Meta announced on Monday that its data center in Richland Parish, Louisiana, will expand to 5 gigawatts of compute capacity, marking one of the most significant single-site infrastructure commitments in the company's history as it races to build out the computing power needed for its artificial intelligence ambitions.

A Landmark Investment in Rural Louisiana

The expansion represents an investment of more than USD 50 billion in the Richland Parish region, a figure that aligns with a statement made by U.S. President Donald Trump last year, when he said the company's data center project would cost USD 50 billion.

Meta broke ground on the facility in December 2024, and in the months since, local Louisiana businesses have already received more than USD 1.6 billion in contracts tied to the project.

Beyond the core data center construction, Meta said it plans to invest over USD 1 billion in local infrastructure improvements connected to the expansion.

Those improvements will include upgrades to roads, water systems, and wastewater systems in the surrounding area, reflecting the scale of what a 5-gigawatt facility demands in terms of supporting community and physical infrastructure.

Why Compute Capacity at This Scale Matters

The decision to push the Louisiana site to 5 gigawatts of compute capacity is directly tied to the surging demand for AI infrastructure.

Meta, like its peers among the largest technology companies, has been pouring billions of dollars into AI data centers and computing power as demand continues to outstrip supply.

The Richland Parish expansion places Meta among a small group of companies attempting to build data center campuses at truly industrial scale.

Chief Executive Mark Zuckerberg has made aggressive bets on AI agent technologies, and the Louisiana facility is intended to serve as one of the foundational pillars of that strategy.

The company has described the build-out as essential to supporting its broader AI ambitions across its family of social media applications and its standalone artificial intelligence products.

Part of a Larger National Infrastructure Push

The Louisiana expansion does not stand alone. Meta has pledged to invest USD 600 billion in U.S. infrastructure and jobs over the next three years as it constructs massive data centers across the country to power its AI initiatives.

The Richland Parish project represents one of the largest single components of that national commitment, given the more than $50 billion investment figure attached to it.

The company's willingness to commit that level of capital to a single geographic location reflects both the scale of infrastructure required to run frontier AI systems and the competitive pressure Meta faces from other major technology companies that are simultaneously expanding their own data center footprints.

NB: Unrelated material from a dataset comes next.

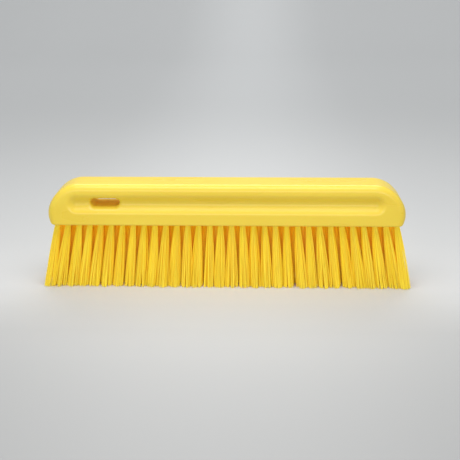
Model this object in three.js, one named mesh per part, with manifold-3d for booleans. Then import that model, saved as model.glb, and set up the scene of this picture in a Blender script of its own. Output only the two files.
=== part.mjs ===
// Block brush with a long plastic block and three rows of filament tufts.
// Millimetres, +Z up. The origin is on the standing plane, under the middle of the brush:
// the cut ends of the tufts are the plane z = 0, the length runs along X, the front faces -Y.
import * as THREE from "three";
import { mergeVertices } from "three/addons/utils/BufferGeometryUtils.js";
import Module from "manifold-3d";

const wasm = await Module();
wasm.setup();

// ---- driving dimensions -------------------------------------------------
const BLOCK_LENGTH = 300; // over the rounded ends
const BLOCK_DEPTH = 34; // front face to back face
const BLOCK_HEIGHT = 35; // underside to top
const UNDERSIDE_Z = 55.9; // free length of the filaments
const EDGE_ROUND = 6.2; // rounding of the long top edges and of the ends
const BOTTOM_EDGE = 1; // bevel of the underside's edge
const WIDEST_Z = 9.2; // above the underside, where the ends are widest
const END_TAPER = 1.2; // how much the ends draw in below the widest height
const CORNER_LENGTH = 27; // of the large end corners, along X
const CORNER_UP = 11.4; // handles of the end corners' curve
const CORNER_IN = 15.7;

const GRIP_CENTRE_Z = 18.7; // above the underside
const GRIP_DEPTH = 4.4; // finger groove, on the front and on the back
const GRIP_NOSE = 8; // section of the groove's cutter: half an ellipse, this deep
const GRIP_RISE = 7.2; // and this high above and below its core
const GRIP_CORE = 0.6;
const GRIP_STRAIGHT = 125.8; // half the straight length of the groove

const SLOT_X = -101.6; // hanging slot
const SLOT_Z = 18.8; // above the underside
const SLOT_LENGTH = 24.5;
const SLOT_HEIGHT = 7.8;

const TUFTS_OUTER = 32; // tufts in the front row and in the back row
const TUFTS_MIDDLE = 31; // the middle row is staggered by half a pitch
const TUFT_PITCH = 9.25;
const ROW_PITCH = 8.2;
const LEAN_END = 10.5; // degrees, of the end tufts, outwards along X
const LEAN_ROW = 3; // degrees, of the outer rows, outwards along Y
const HOLE_R = 2.5;
const HOLE_DEPTH = 12;
const ROOT_R = 2.2; // of the folded bundle inside its hole
const ROOT_GAP = 0.3;
const TIP_R = 4.7; // of the spread bundle at the tips
const SIDES = 8;

// ---- solids -------------------------------------------------------------
function solid(geometry) {
  const g = (geometry.index ? geometry.toNonIndexed() : geometry).clone();
  for (const name of Object.keys(g.attributes))
    if (name !== "position") g.deleteAttribute(name);
  const merged = mergeVertices(g, 1e-4);
  return new wasm.Manifold(
    new wasm.Mesh({
      numProp: 3,
      vertProperties: merged.attributes.position.array,
      triVerts: new Uint32Array(merged.index.array),
    }),
  );
}

function geometryOf(manifold) {
  const m = manifold.getMesh();
  const n = m.numProp;
  const v = new Float32Array(m.numVert * 3);
  for (let i = 0; i < m.numVert; i++)
    v.set(m.vertProperties.subarray(i * n, i * n + 3), i * 3);
  const g = new THREE.BufferGeometry();
  g.setAttribute("position", new THREE.BufferAttribute(v, 3));
  g.setIndex(new THREE.BufferAttribute(new Uint32Array(m.triVerts), 1));
  g.computeVertexNormals();
  return g;
}

// A shape drawn in X and Z, extruded along Y and centred on y = 0.
function extrudeAlongY(shape, depth, bevel = {}) {
  const full = { bevelEnabled: false, curveSegments: 10, ...bevel };
  const g = new THREE.ExtrudeGeometry(shape, { depth, ...full });
  g.translate(0, 0, -depth / 2);
  g.rotateX(Math.PI / 2);
  return g;
}

function stadium(halfStraight, radius) {
  const s = new THREE.Shape();
  s.moveTo(-halfStraight, -radius);
  s.lineTo(halfStraight, -radius);
  s.absarc(halfStraight, 0, radius, -Math.PI / 2, Math.PI / 2, false);
  s.lineTo(-halfStraight, radius);
  s.absarc(-halfStraight, 0, radius, Math.PI / 2, (3 * Math.PI) / 2, false);
  return s;
}

// ---- tufts: place and direction -----------------------------------------
const deg = THREE.MathUtils.degToRad;
const HALF_ROW = ((TUFTS_OUTER - 1) / 2) * TUFT_PITCH;

// The point on the underside where a tuft leaves its hole, and its direction into the block.
function tuftAt(row, i) {
  const count = row === 0 ? TUFTS_MIDDLE : TUFTS_OUTER;
  const x = (i - (count - 1) / 2) * TUFT_PITCH;
  const mouth = new THREE.Vector3(x, row * ROW_PITCH, UNDERSIDE_Z);
  const up = new THREE.Vector3(
    -Math.tan(deg((LEAN_END * x) / HALF_ROW)),
    -Math.tan(deg(LEAN_ROW * row)),
    1,
  ).normalize();
  return { mouth, up };
}

// Turns a solid of revolution about +Y into one about the tuft's direction, with its y = 0 at the mouth.
function alongTuft(g, { mouth, up }) {
  g.rotateX(Math.PI / 2); // +Y becomes +Z
  const turn = new THREE.Quaternion().setFromUnitVectors(
    new THREE.Vector3(0, 0, 1),
    up,
  );
  g.applyQuaternion(turn);
  g.translate(mouth.x, mouth.y, mouth.z);
  return g;
}

function tuftSolid(place) {
  const free = UNDERSIDE_Z;
  const profile = [
    new THREE.Vector2(0, -free - 3),
    new THREE.Vector2(TIP_R, -free - 3),
    new THREE.Vector2(TIP_R - 0.05, -free + 4),
    new THREE.Vector2(TIP_R - 0.75, -free * 0.62),
    new THREE.Vector2(ROOT_R, -1),
    new THREE.Vector2(ROOT_R, HOLE_DEPTH - ROOT_GAP),
    new THREE.Vector2(0, HOLE_DEPTH - ROOT_GAP),
  ];
  return solid(alongTuft(new THREE.LatheGeometry(profile, SIDES), place));
}

const below = solid(
  new THREE.BoxGeometry(400, 100, 40).translate(0, 0, -20),
);

// Neighbouring tufts whose filaments run into each other at the tips make one solid.
function tuftGroup(row, first, count) {
  let made = null;
  for (let i = first; i < first + count; i++) {
    const here = tuftAt(row, i);
    const one = tuftSolid(here);
    made = made ? made.add(one) : one;
    if (i > first) {
      const tip = (p) =>
        p.mouth.clone().addScaledVector(p.up, -UNDERSIDE_Z / p.up.z);
      const a = tip(tuftAt(row, i - 1));
      const b = tip(here);
      const link = new THREE.BoxGeometry(b.x - a.x, 5, 12);
      link.translate((a.x + b.x) / 2, (a.y + b.y) / 2, 2);
      made = made.add(solid(link));
    }
  }
  return made.subtract(below);
}

// ---- block --------------------------------------------------------------
const HALF = BLOCK_LENGTH / 2;

function blockOutline() {
  // Ends: large soft corners above, a slight taper below; it runs on past the underside and is cut there.
  const s = new THREE.Shape();
  const low = -12;
  const taper = END_TAPER * (1 - low / WIDEST_Z);
  s.moveTo(-HALF + taper, low);
  s.lineTo(HALF - taper, low);
  s.lineTo(HALF - END_TAPER, 0);
  s.bezierCurveTo(
    HALF - 0.2, 3.9,
    HALF, 6,
    HALF, WIDEST_Z,
  );
  s.bezierCurveTo(
    HALF, WIDEST_Z + CORNER_UP,
    HALF - CORNER_LENGTH + CORNER_IN, BLOCK_HEIGHT,
    HALF - CORNER_LENGTH, BLOCK_HEIGHT,
  );
  s.lineTo(-HALF + CORNER_LENGTH, BLOCK_HEIGHT);
  s.bezierCurveTo(
    -HALF + CORNER_LENGTH - CORNER_IN, BLOCK_HEIGHT,
    -HALF, WIDEST_Z + CORNER_UP,
    -HALF, WIDEST_Z,
  );
  s.bezierCurveTo(
    -HALF, 6,
    -HALF + 0.2, 3.9,
    -HALF + END_TAPER, 0,
  );
  s.closePath();
  return s;
}

function undersideTrim() {
  const s = new THREE.Shape();
  s.moveTo(-146.6, 0);
  s.lineTo(146.6, 0);
  s.lineTo(148.3, 0.9);
  s.lineTo(149.4, 3);
  s.lineTo(160, 16);
  s.lineTo(160, 60);
  s.lineTo(-160, 60);
  s.lineTo(-160, 16);
  s.lineTo(-149.4, 3);
  s.lineTo(-148.3, 0.9);
  s.closePath();
  return s;
}

function blockSolid() {
  const body = solid(
    extrudeAlongY(blockOutline(), BLOCK_DEPTH - 2 * EDGE_ROUND, {
      bevelEnabled: true,
      bevelThickness: EDGE_ROUND,
      bevelSize: EDGE_ROUND,
      bevelOffset: -EDGE_ROUND,
      bevelSegments: 4,
      curveSegments: 9,
    }),
  );
  const trim = solid(
    extrudeAlongY(undersideTrim(), BLOCK_DEPTH - 2 * BOTTOM_EDGE, {
      bevelEnabled: true,
      bevelThickness: BOTTOM_EDGE + 0.02,
      bevelSize: BOTTOM_EDGE,
      bevelOffset: -BOTTOM_EDGE,
      bevelSegments: 1,
    }),
  );
  let made = body.intersect(trim);

  const groove = extrudeAlongY(stadium(GRIP_STRAIGHT, GRIP_CORE), 10, {
    bevelEnabled: true,
    bevelThickness: GRIP_NOSE,
    bevelSize: GRIP_RISE,
    bevelOffset: 0,
    bevelSegments: 5,
    curveSegments: 7,
  });
  const reach = BLOCK_DEPTH / 2 - GRIP_DEPTH + GRIP_NOSE + 5;
  for (const side of [-1, 1]) {
    const cutter = groove.clone().translate(0, side * reach, GRIP_CENTRE_Z);
    made = made.subtract(solid(cutter));
  }
  const slot = extrudeAlongY(
    stadium((SLOT_LENGTH - SLOT_HEIGHT) / 2, SLOT_HEIGHT / 2),
    BLOCK_DEPTH + 20,
    { curveSegments: 8 },
  ).translate(SLOT_X, 0, SLOT_Z);
  made = made.subtract(solid(slot)).translate([0, 0, UNDERSIDE_Z]);

  // One blind hole for each tuft, drilled along the tuft.
  for (const row of [-1, 0, 1]) {
    const count = row === 0 ? TUFTS_MIDDLE : TUFTS_OUTER;
    for (let i = 0; i < count; i++) {
      const profile = [
        new THREE.Vector2(0, -3),
        new THREE.Vector2(HOLE_R, -3),
        new THREE.Vector2(HOLE_R, HOLE_DEPTH),
        new THREE.Vector2(0, HOLE_DEPTH),
      ];
      const hole = alongTuft(
        new THREE.LatheGeometry(profile, SIDES),
        tuftAt(row, i),
      );
      made = made.subtract(solid(hole));
    }
  }
  return made;
}

// ---- materials ----------------------------------------------------------
const plastic = () =>
  new THREE.MeshStandardMaterial({
    color: 0xf2cf3c,
    roughness: 0.35,
    metalness: 0,
  });
const filament = () =>
  new THREE.MeshStandardMaterial({
    color: 0xf0bd26,
    roughness: 0.5,
    metalness: 0,
  });

// ---- assembly -----------------------------------------------------------
const brush = new THREE.Group();
brush.name = "block_brush";

function place(parent, name, made, material) {
  const mesh = new THREE.Mesh(geometryOf(made), material);
  mesh.name = name;
  parent.add(mesh);
  return mesh;
}

place(brush, "block", blockSolid(), plastic());

const two = (n) => String(n).padStart(2, "0");

// Front row: each tuft by itself.
const frontRow = new THREE.Group();
for (let i = 0; i < TUFTS_OUTER; i++)
  place(frontRow, `tuft_front_${two(i + 1)}`, tuftGroup(-1, i, 1), filament());
brush.add(frontRow);

// Middle row: threes, and one group of four at the end.
const middleRow = new THREE.Group();
for (let i = 0; i + 3 <= TUFTS_MIDDLE; i += 3) {
  const count = TUFTS_MIDDLE - i < 6 ? TUFTS_MIDDLE - i : 3;
  place(
    middleRow,
    `tufts_middle_${two(i + 1)}_${two(i + count)}`,
    tuftGroup(0, i, count),
    filament(),
  );
  if (count > 3) break;
}
brush.add(middleRow);

// Back row: pairs.
const backRow = new THREE.Group();
for (let i = 0; i < TUFTS_OUTER; i += 2)
  place(
    backRow,
    `tufts_back_${two(i + 1)}_${two(i + 2)}`,
    tuftGroup(1, i, 2),
    filament(),
  );
brush.add(backRow);

export default brush;
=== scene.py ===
import math

import bpy
import numpy as np
from mathutils import Matrix, Vector


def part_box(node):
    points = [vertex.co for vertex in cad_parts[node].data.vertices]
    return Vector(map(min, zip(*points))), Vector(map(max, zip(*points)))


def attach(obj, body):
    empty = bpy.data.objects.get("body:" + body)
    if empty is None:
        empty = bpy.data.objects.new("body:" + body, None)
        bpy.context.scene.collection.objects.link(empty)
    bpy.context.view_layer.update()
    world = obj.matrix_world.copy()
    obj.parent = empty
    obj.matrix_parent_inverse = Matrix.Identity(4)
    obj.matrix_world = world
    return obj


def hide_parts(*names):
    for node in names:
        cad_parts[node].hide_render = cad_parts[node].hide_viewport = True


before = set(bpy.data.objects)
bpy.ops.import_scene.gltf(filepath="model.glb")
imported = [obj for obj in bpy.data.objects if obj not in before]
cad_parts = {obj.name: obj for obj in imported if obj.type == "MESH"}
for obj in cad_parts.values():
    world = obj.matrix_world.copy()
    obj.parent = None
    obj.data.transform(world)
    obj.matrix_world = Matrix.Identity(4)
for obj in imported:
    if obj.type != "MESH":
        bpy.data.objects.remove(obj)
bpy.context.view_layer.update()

RNG = np.random.default_rng(20731)
MM = 0.001

# ---- the frame's own dimensions, in mm ----------------------------------
lo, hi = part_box("block")
LO, HI = np.array(lo) / MM, np.array(hi) / MM
HALF = (HI[0] - LO[0]) / 2  # half the block's length
DEPTH = HI[1] - LO[1]
HEIGHT = HI[2] - LO[2]
UNDER = LO[2]  # the underside

# the tufts' grid, as in the CAD
OUTER, MIDDLE = 32, 31
TUFT_PITCH, ROW_PITCH = 9.25, 8.2
LEAN_END, LEAN_ROW = 10.5, 3.0
HOLE_R, HOLE_DEPTH = 2.5, 12.0
HALF_ROW = (OUTER - 1) / 2 * TUFT_PITCH


def tuft_at(row, i):
    count = MIDDLE if row == 0 else OUTER
    x = (i - (count - 1) / 2) * TUFT_PITCH
    mouth = np.array([x, row * ROW_PITCH, UNDER])
    up = np.array(
        [
            -math.tan(math.radians(LEAN_END * x / HALF_ROW)),
            -math.tan(math.radians(LEAN_ROW * row)),
            1.0,
        ]
    )
    return mouth, up / np.linalg.norm(up)


TUFTS = [(row, i) for row in (-1, 0, 1) for i in range(MIDDLE if row == 0 else OUTER)]


# ---- mesh helpers -------------------------------------------------------
def mesh_object(name, verts_mm, quads, smooth=True):
    me = bpy.data.meshes.new(name)
    verts = np.asarray(verts_mm, np.float64) * MM
    quads = np.asarray(quads, np.int32)
    sides = quads.shape[1]
    me.vertices.add(len(verts))
    me.vertices.foreach_set("co", verts.ravel())
    me.loops.add(quads.size)
    me.loops.foreach_set("vertex_index", quads.ravel())
    me.polygons.add(len(quads))
    me.polygons.foreach_set("loop_start", np.arange(0, quads.size, sides, dtype=np.int32))
    me.update(calc_edges=True)
    me.polygons.foreach_set("use_smooth", np.full(len(quads), smooth))
    me.validate()
    ob = bpy.data.objects.new(name, me)
    bpy.context.scene.collection.objects.link(ob)
    return ob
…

Local Economic Impact Already Taking Shape

Even before the full expansion plan was formally announced, the economic effects of Meta's presence in Richland Parish had already begun to materialize.

The more than USD 1.6 billion in contracts awarded to local Louisiana businesses since the December 2024 groundbreaking indicates that the project has moved quickly from announcement to active construction and procurement.

The additional USD 1 billion earmarked for roads, water, and wastewater infrastructure suggests that Meta's investment will extend well beyond the boundaries of the data center campus itself.

Projects of this magnitude typically require significant upgrades to surrounding public infrastructure in order to support the power, water, and transportation demands that come with operating facilities at gigawatt scale.

Meta's AI Spending Trajectory Continues Upward

The Louisiana announcement is the latest data point in a pattern of accelerating capital expenditure by Meta as Zuckerberg positions the company as a leader in artificial intelligence.

The broader USD 600 billion pledge to U.S. infrastructure and jobs over three years represents a commitment that would dwarf the company's previous spending cycles on physical infrastructure.

Across the technology industry, the race to secure sufficient compute capacity has become a defining business challenge.

Data center construction timelines, power availability, and the supply of specialized chips have all emerged as constraints on how quickly companies can expand their AI capabilities.

Meta's decision to anchor a major portion of its capacity buildout in Louisiana, a state that offers land availability and proximity to energy resources, reflects the practical realities of finding suitable locations for facilities requiring gigawatts of power.

The 5-gigawatt target at Richland Parish, if realized, would make the site one of the largest data center installations in the world by compute capacity.

Meta did not provide a timeline for when the facility would reach that full capacity figure in the announcement reported Monday.